___ Information shown ___
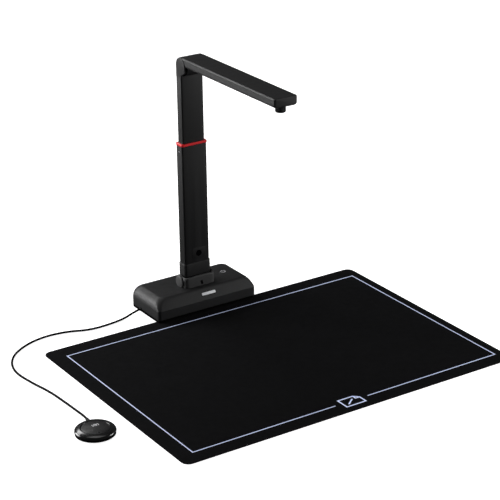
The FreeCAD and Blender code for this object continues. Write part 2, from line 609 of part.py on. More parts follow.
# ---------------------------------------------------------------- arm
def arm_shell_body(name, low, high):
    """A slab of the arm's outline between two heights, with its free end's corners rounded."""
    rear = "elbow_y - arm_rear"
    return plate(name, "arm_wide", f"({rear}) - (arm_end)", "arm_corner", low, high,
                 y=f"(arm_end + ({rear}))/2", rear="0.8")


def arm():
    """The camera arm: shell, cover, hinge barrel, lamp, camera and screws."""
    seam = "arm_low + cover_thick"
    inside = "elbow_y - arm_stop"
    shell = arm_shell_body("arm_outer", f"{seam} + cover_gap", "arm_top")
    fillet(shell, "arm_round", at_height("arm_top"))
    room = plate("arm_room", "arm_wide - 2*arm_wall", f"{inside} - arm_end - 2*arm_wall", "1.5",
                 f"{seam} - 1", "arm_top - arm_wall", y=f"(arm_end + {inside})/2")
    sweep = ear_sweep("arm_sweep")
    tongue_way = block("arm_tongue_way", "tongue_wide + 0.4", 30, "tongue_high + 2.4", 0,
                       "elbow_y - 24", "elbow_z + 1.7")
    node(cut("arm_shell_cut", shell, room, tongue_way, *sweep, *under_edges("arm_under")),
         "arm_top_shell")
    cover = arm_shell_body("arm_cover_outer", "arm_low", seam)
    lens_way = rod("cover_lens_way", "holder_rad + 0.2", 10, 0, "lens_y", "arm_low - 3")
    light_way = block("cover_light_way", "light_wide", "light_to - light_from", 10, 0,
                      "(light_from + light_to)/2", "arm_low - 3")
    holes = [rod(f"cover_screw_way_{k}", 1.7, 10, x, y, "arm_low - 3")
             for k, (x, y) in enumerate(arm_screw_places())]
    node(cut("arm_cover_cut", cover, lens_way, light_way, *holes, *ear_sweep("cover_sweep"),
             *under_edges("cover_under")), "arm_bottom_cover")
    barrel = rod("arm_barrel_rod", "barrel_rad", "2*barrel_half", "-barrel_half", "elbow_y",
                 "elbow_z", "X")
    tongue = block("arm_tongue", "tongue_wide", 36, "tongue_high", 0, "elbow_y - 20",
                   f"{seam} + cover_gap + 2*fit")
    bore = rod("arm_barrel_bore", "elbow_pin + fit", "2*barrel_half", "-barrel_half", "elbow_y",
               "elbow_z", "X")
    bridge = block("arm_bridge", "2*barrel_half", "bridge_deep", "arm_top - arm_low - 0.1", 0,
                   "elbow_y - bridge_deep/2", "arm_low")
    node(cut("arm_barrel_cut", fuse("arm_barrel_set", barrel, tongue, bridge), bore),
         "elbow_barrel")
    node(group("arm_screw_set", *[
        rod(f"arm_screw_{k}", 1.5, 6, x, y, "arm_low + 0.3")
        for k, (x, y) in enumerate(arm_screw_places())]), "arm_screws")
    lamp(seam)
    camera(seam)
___
* _Your goal_
Copy down the whole of the data above, matching it exactly.

* _Correct result_
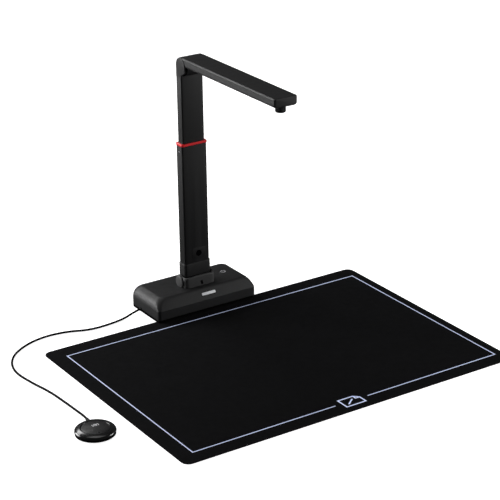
The FreeCAD and Blender code for this object continues. Write part 2, from line 609 of part.py on. More parts follow.
# ---------------------------------------------------------------- arm
def arm_shell_body(name, low, high):
    """A slab of the arm's outline between two heights, with its free end's corners rounded."""
    rear = "elbow_y - arm_rear"
    return plate(name, "arm_wide", f"({rear}) - (arm_end)", "arm_corner", low, high,
                 y=f"(arm_end + ({rear}))/2", rear="0.8")


def arm():
    """The camera arm: shell, cover, hinge barrel, lamp, camera and screws."""
    seam = "arm_low + cover_thick"
    inside = "elbow_y - arm_stop"
    shell = arm_shell_body("arm_outer", f"{seam} + cover_gap", "arm_top")
    fillet(shell, "arm_round", at_height("arm_top"))
    room = plate("arm_room", "arm_wide - 2*arm_wall", f"{inside} - arm_end - 2*arm_wall", "1.5",
                 f"{seam} - 1", "arm_top - arm_wall", y=f"(arm_end + {inside})/2")
    sweep = ear_sweep("arm_sweep")
    tongue_way = block("arm_tongue_way", "tongue_wide + 0.4", 30, "tongue_high + 2.4", 0,
                       "elbow_y - 24", "elbow_z + 1.7")
    node(cut("arm_shell_cut", shell, room, tongue_way, *sweep, *under_edges("arm_under")),
         "arm_top_shell")
    cover = arm_shell_body("arm_cover_outer", "arm_low", seam)
    lens_way = rod("cover_lens_way", "holder_rad + 0.2", 10, 0, "lens_y", "arm_low - 3")
    light_way = block("cover_light_way", "light_wide", "light_to - light_from", 10, 0,
                      "(light_from + light_to)/2", "arm_low - 3")
    holes = [rod(f"cover_screw_way_{k}", 1.7, 10, x, y, "arm_low - 3")
             for k, (x, y) in enumerate(arm_screw_places())]
    node(cut("arm_cover_cut", cover, lens_way, light_way, *holes, *ear_sweep("cover_sweep"),
             *under_edges("cover_under")), "arm_bottom_cover")
    barrel = rod("arm_barrel_rod", "barrel_rad", "2*barrel_half", "-barrel_half", "elbow_y",
                 "elbow_z", "X")
    tongue = block("arm_tongue", "tongue_wide", 36, "tongue_high", 0, "elbow_y - 20",
                   f"{seam} + cover_gap + 2*fit")
    bore = rod("arm_barrel_bore", "elbow_pin + fit", "2*barrel_half", "-barrel_half", "elbow_y",
               "elbow_z", "X")
    bridge = block("arm_bridge", "2*barrel_half", "bridge_deep", "arm_top - arm_low - 0.1", 0,
                   "elbow_y - bridge_deep/2", "arm_low")
    node(cut("arm_barrel_cut", fuse("arm_barrel_set", barrel, tongue, bridge), bore),
         "elbow_barrel")
    node(group("arm_screw_set", *[
        rod(f"arm_screw_{k}", 1.5, 6, x, y, "arm_low + 0.3")
        for k, (x, y) in enumerate(arm_screw_places())]), "arm_screws")
    lamp(seam)
    camera(seam)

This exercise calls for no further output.